The data, from June 2006 to July 2008, paints a grim picture of the early stages of the current housing crisis. By far, more African-Americans and Hispanics lost their homes than any other groups. Most of the foreclosures were rental properties. That’s already widely understood.
But here’s what surprised the study authors: among homeowners, the foreign born lost their homes at a much higher rate — and the majority were Spanish-speaking.
"There is not a part of the city that’s unaffected; there is not a part of the city where you didn’t see foreclosed properties that had a foreign-born family living in them," said University of Minnesota Professor Ryan Allen, who authored the study.
Ryan said that while the numbers were surprising, they are nonetheless pretty easy to explain. Immigrants are thought to be vulnerable to predatory lending because of language barriers.
People who are foreign-born may also be less familiar with mortgages. In Latin America for example, buying a home usually means putting down all the money up front and buying the land where you want to build.

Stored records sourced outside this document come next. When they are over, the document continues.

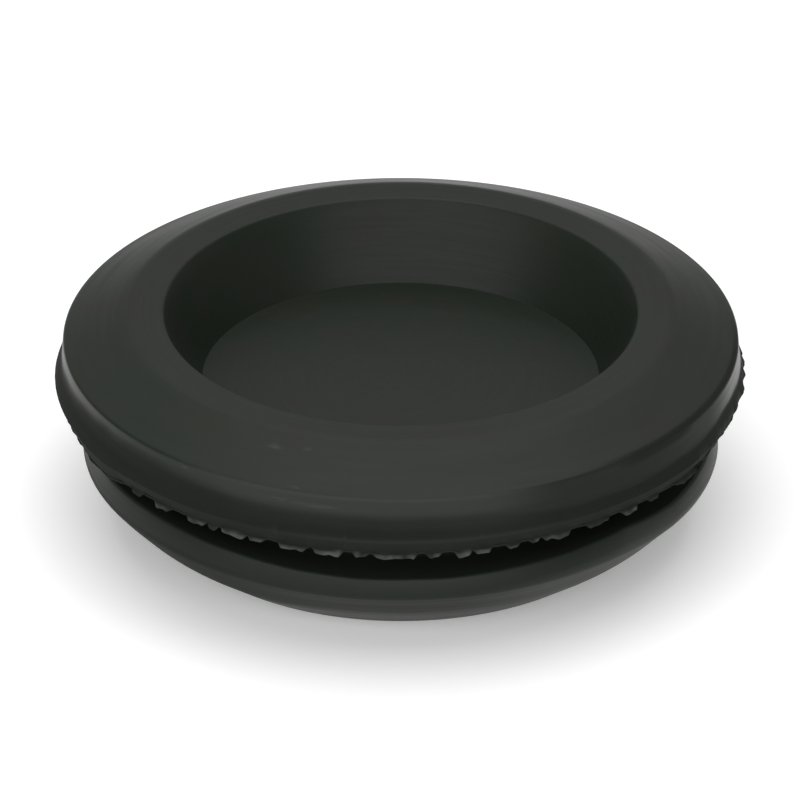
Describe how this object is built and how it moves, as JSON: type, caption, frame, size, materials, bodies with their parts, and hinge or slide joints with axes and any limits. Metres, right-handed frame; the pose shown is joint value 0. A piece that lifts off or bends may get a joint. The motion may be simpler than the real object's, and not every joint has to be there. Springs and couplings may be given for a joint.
{
  "type": "blanking grommet",
  "caption": "Round rubber plug that snaps into a panel hole: domed top flange with a dished recess, a panel groove, a tapered snap-in lip and a closed web.",
  "frame": {"origin": "middle of the foot ring, at the lowest plane of the lip", "axes": "+Z along the grommet's axis, from the snap-in lip up to the top flange; it is round, so +X and +Y are any two square directions"},
  "size_m": [0.032, 0.032, 0.0105],
  "materials": {
    "black_rubber": "moulded rubber, satin, with a light bloom and fine scuffs"
  },
  "bodies": {
    "root": {"grommet": "black_rubber"}
  },
  "joints": []
}
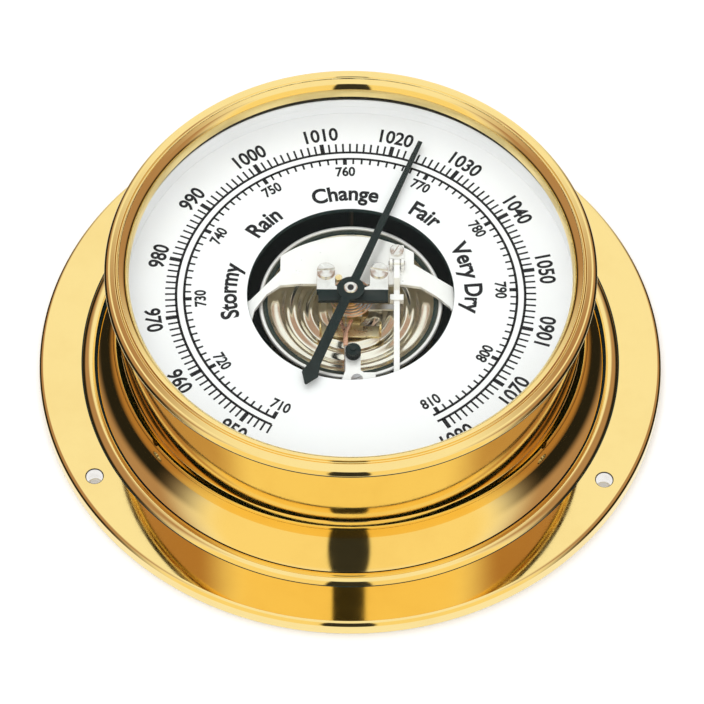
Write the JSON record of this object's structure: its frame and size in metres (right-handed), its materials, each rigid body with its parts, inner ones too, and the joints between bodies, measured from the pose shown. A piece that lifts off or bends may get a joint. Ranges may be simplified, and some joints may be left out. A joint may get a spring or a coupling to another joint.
{
  "type": "aneroid barometer",
  "caption": "Open-dial aneroid barometer in a round flanged brass case, with its corrugated capsule, lever train, hairspring and black pointer seen through the middle of the dial.",
  "frame": {"origin": "centre of the flange's wall face, on the pointer's axis", "axes": "+Z out of the wall through the glass, +Y to 12 o'clock on the dial, +X to 3 o'clock"},
  "size_m": [0.11, 0.11, 0.0315],
  "materials": {
    "polished_brass": "polished and lacquered, warm gold",
    "clear_glass": "flat, clear",
    "black_rubber": "matte",
    "white_dial": "matte white enamel with black print",
    "movement_brass": "turned, uncoated",
    "nickel_plate": "nickel plate, satin",
    "steel": "fine machined",
    "black_steel": "black lacquer, satin",
    "copper_strip": "phosphor bronze strip, copper tone"
  },
  "bodies": {
    "case": {"mounting_flange": "polished_brass", "case_drum": "polished_brass", "case_setscrews": "steel", "bezel_ring": "polished_brass", "glass": "clear_glass", "glass_gasket": "black_rubber", "dial_ring": "polished_brass", "dial": "white_dial", "movement_base": "movement_brass", "base_screws": "steel", "capsule_post": "movement_brass", "capsule_shell": "nickel_plate", "capsule_rim": "nickel_plate", "capsule_diaphragm": "nickel_plate", "bridge_pillars": "movement_brass", "bridge_plate": "nickel_plate", "bridge_screws": "steel", "arbor_bar": "black_steel", "bar_posts": "movement_brass", "bar_screws": "nickel_plate", "hairspring": "copper_strip", "hairspring_stud": "movement_brass", "lever_bracket": "nickel_plate", "lever_bracket_screw": "nickel_plate", "lever_pin": "steel", "rocker_bracket": "nickel_plate", "bracket_screws": "steel", "regulator_plate": "nickel_plate", "regulator_screw": "steel", "regulator_nut": "black_steel"},
    "pointer_group": {"pointer": "black_steel", "pointer_hub": "movement_brass", "arbor": "steel", "chain_drum": "movement_brass", "hairspring_collet": "movement_brass"},
    "adjuster": {"adjusting_screw": "steel"},
    "capsule_centre": {"capsule_stud": "movement_brass", "capsule_saddle": "movement_brass"},
    "lever_group": {"main_lever": "nickel_plate", "lever_collar": "nickel_plate", "lever_yoke": "steel"},
    "push_rod": {"push_rod": "steel"},
    "rocker": {"rocker_shaft": "steel", "rocker_arm": "steel", "rocker_crank": "steel"},
    "chain_group": {"chain": "steel", "chain_yoke": "copper_strip", "chain_rod": "steel"}
  },
  "joints": [
    {"name": "pointer_turn", "type": "hinge", "parent": "case", "child": "pointer_group", "pos_m": [0, 0, 0.0237], "axis": [0, 0, 1], "range_deg": [-129.5, 174.5]},
    {"name": "adjuster_turn", "type": "hinge", "parent": "case", "child": "adjuster", "pos_m": [0, 0, 0.002], "axis": [0, 0, 1], "range_deg": [-180, 180]},
    {"name": "capsule_lift", "type": "slide", "parent": "case", "child": "capsule_centre", "axis": [0, 0, 1], "range_m": [-0.000143, 0.000192], "deforming": ["capsule_diaphragm"]},
    {"name": "lever_swing", "type": "hinge", "parent": "case", "child": "lever_group", "pos_m": [0.008, 0.007, 0.0216], "axis": [-1, 0, 0], "range_deg": [-1.27, 1.71]},
    {"name": "rod_lift", "type": "slide", "parent": "case", "child": "push_rod", "axis": [0, 0, 1], "range_m": [-0.00054, 0.00073]},
    {"name": "rocker_swing", "type": "hinge", "parent": "case", "child": "rocker", "pos_m": [0, -0.01894, 0.0146], "axis": [1, 0, 0], "range_deg": [-18.76, 25.26]},
    {"name": "chain_pull", "type": "slide", "parent": "case", "child": "chain_group", "axis": [0, -1, 0], "range_m": [-0.00177, 0.00239]}
  ],
  "couplings": [
    {"joint": "capsule_lift", "follows": "pointer_turn", "m_per_rad": 0.00006239},
    {"joint": "lever_swing", "follows": "pointer_turn", "ratio": 0.0097485},
    {"joint": "rod_lift", "follows": "pointer_turn", "m_per_rad": 0.00023689},
    {"joint": "rocker_swing", "follows": "pointer_turn", "ratio": 0.14444},
    {"joint": "chain_pull", "follows": "pointer_turn", "m_per_rad": 0.00078}
  ]
}
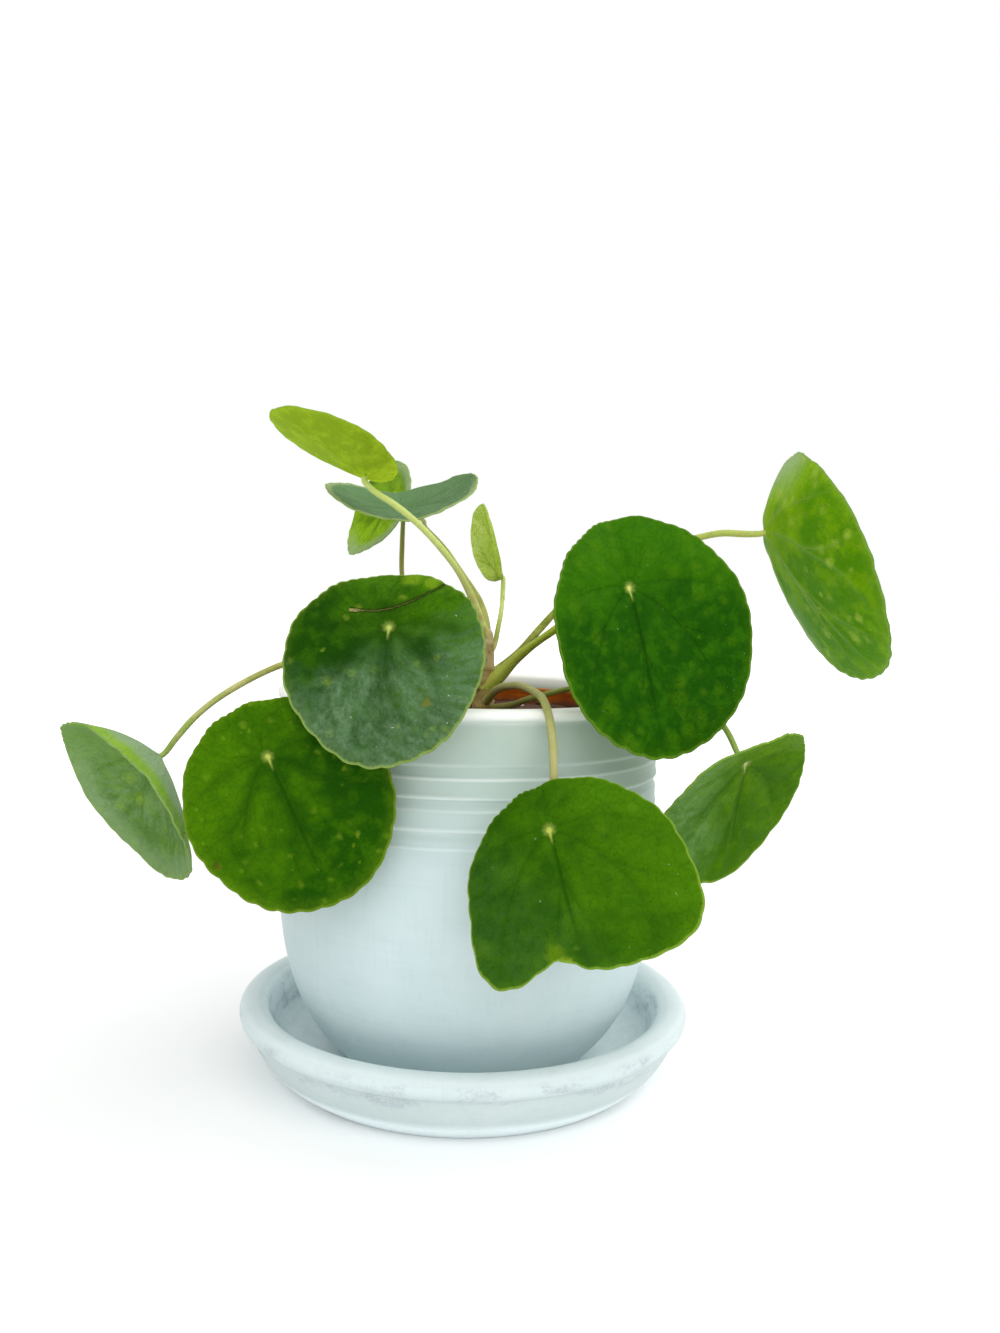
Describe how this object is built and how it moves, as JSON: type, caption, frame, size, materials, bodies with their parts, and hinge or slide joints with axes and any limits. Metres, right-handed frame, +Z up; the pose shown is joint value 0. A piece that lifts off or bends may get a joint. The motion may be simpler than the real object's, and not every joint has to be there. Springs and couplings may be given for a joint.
{
  "type": "potted pilea plant",
  "caption": "Potted pilea house plant: round peltate leaves on long thin stalks from a short trunk, in a white cylindrical pot standing on a round saucer.",
  "frame": {"origin": "centre of the saucer's underside, on the surface that the plant stands on", "axes": "+Z up along the pot's axis; the plant's front, towards the viewer of the picture, is -Y"},
  "size_m": [0.2575, 0.2079, 0.2173],
  "materials": {
    "white_paint": "white paint brushed over fired clay, satin, with faint brush marks and scuffs",
    "terracotta_plastic": "red-brown plastic, matte",
    "potting_soil": "dark peat crumbs with pale flecks",
    "bark": "dull brown-green bark",
    "stalk": "smooth green to olive-brown skin, slightly waxy",
    "leaf_01": "waxy green leaf skin, satin, with sunken veins and paler blotches",
    "leaf_02": "waxy green leaf skin, satin, with sunken veins and paler blotches",
    "leaf_03": "waxy green leaf skin, satin, with sunken veins and paler blotches",
    "leaf_04": "waxy green leaf skin, satin, with sunken veins and paler blotches",
    "leaf_05": "waxy green leaf skin, satin, with sunken veins and paler blotches",
    "leaf_06": "waxy green leaf skin, satin, with sunken veins and paler blotches",
    "leaf_07": "waxy green leaf skin, satin, with sunken veins and paler blotches",
    "leaf_08": "waxy green leaf skin, satin, with sunken veins and paler blotches",
    "leaf_09": "waxy green leaf skin, satin, with sunken veins and paler blotches",
    "leaf_10": "waxy green leaf skin, satin, with sunken veins and paler blotches",
    "leaf_11": "waxy green leaf skin, satin, with sunken veins and paler blotches"
  },
  "bodies": {
    "root": {"saucer": "white_paint", "cover_pot": "white_paint", "nursery_pot": "terracotta_plastic", "soil": "potting_soil", "trunk": "bark", "blade_01": "leaf_01", "stalk_01": "stalk", "blade_02": "leaf_02", "stalk_02": "stalk", "blade_03": "leaf_03", "stalk_03": "stalk", "blade_04": "leaf_04", "stalk_04": "stalk", "blade_05": "leaf_05", "stalk_05": "stalk", "blade_06": "leaf_06", "stalk_06": "stalk", "blade_07": "leaf_07", "stalk_07": "stalk", "blade_08": "leaf_08", "stalk_08": "stalk", "blade_09": "leaf_09", "stalk_09": "stalk", "blade_10": "leaf_10", "stalk_10": "stalk", "blade_11": "leaf_11", "stalk_11": "stalk"}
  },
  "joints": []
}
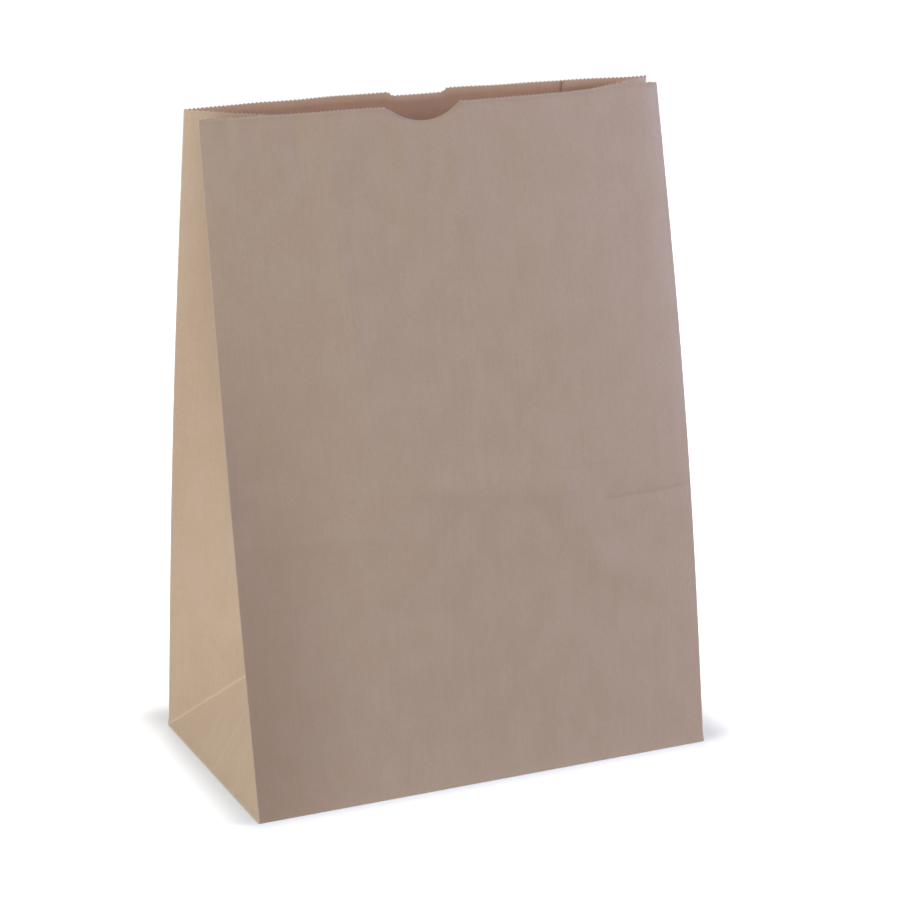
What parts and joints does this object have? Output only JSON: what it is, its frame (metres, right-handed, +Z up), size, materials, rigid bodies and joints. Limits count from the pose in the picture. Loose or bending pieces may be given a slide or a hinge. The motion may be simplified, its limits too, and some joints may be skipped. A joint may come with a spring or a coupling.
{
  "type": "brown paper bag",
  "caption": "Open brown kraft paper bag with gusseted sides, a folded and glued block bottom, a pinked mouth and a thumb notch.",
  "frame": {"origin": "middle of the base rectangle, on the surface the bag stands on", "axes": "+X along the wide panels, to the right seen from the front; -Y out of the front panel, which has the thumb notch; +Z up, out of the mouth"},
  "size_m": [0.305, 0.1671, 0.4173],
  "materials": {
    "kraft_paper": "matt natural brown kraft paper, faintly calendered"
  },
  "bodies": {
    "root": {"paper_bag": "kraft_paper"}
  },
  "joints": []
}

Another reason has to do with lending disparities. Studies have documented that minorities are more likely to borrow adjustable rate mortgages because they are more often turned down for prime loans. …
"People who are saying, 'Yes, you can get into a home,' and it’s homebuyers who don’t have enough information to make an educated decision as to whether or not homeownership is the right thing for them," she said.